§ **Data**:
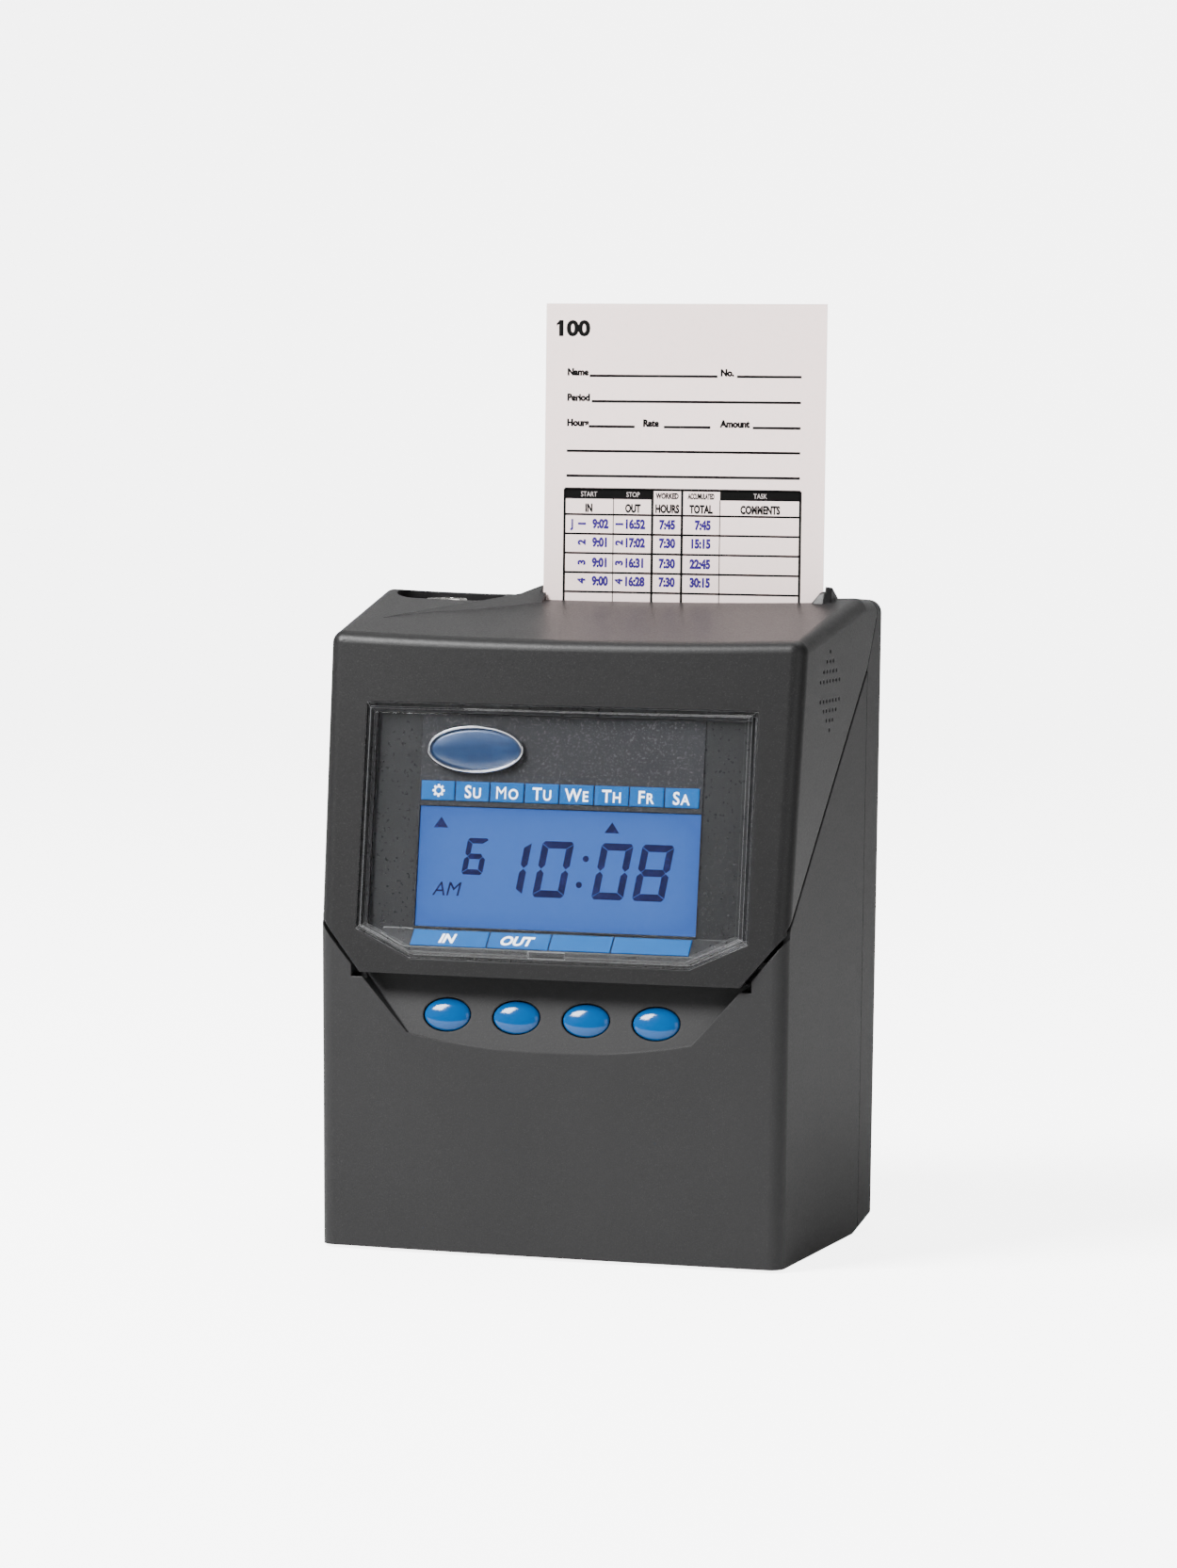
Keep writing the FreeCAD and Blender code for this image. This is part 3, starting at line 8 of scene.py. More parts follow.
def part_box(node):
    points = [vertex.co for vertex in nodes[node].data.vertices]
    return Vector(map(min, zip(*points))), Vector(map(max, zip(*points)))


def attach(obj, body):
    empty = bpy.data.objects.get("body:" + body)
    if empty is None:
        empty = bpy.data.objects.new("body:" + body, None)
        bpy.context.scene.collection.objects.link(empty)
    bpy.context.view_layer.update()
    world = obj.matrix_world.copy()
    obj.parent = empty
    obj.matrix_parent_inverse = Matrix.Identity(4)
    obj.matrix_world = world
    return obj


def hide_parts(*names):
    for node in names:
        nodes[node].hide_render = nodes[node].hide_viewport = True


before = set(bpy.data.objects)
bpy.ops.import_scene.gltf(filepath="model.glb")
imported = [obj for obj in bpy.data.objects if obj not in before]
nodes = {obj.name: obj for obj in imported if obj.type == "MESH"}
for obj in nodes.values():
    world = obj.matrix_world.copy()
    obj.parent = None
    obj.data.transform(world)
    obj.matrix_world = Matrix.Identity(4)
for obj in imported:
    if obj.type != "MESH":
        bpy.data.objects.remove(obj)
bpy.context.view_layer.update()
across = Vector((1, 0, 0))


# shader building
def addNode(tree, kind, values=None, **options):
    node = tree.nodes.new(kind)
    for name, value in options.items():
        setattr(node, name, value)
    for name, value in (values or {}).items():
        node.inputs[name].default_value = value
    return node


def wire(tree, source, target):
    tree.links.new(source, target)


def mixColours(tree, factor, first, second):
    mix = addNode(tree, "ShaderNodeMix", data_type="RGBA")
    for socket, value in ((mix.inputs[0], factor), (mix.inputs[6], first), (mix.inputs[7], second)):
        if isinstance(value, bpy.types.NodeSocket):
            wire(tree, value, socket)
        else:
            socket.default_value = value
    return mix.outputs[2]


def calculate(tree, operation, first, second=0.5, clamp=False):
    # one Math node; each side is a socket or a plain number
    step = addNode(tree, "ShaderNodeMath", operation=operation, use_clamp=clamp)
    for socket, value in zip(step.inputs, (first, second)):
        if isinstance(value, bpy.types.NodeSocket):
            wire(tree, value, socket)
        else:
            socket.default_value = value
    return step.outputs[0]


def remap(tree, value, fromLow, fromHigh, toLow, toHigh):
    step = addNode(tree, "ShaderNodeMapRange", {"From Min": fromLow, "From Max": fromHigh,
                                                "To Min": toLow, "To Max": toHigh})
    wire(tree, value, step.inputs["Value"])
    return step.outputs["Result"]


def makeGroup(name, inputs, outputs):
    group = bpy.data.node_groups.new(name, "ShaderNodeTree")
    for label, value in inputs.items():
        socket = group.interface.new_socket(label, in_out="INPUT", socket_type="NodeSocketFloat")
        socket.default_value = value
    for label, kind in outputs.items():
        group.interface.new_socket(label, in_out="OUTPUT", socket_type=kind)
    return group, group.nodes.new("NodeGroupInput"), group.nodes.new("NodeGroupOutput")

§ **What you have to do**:
Look for lines containing the string "names" and copy them all.

§ **Output for this exercise**:
def hide_parts(*names):
    for node in names:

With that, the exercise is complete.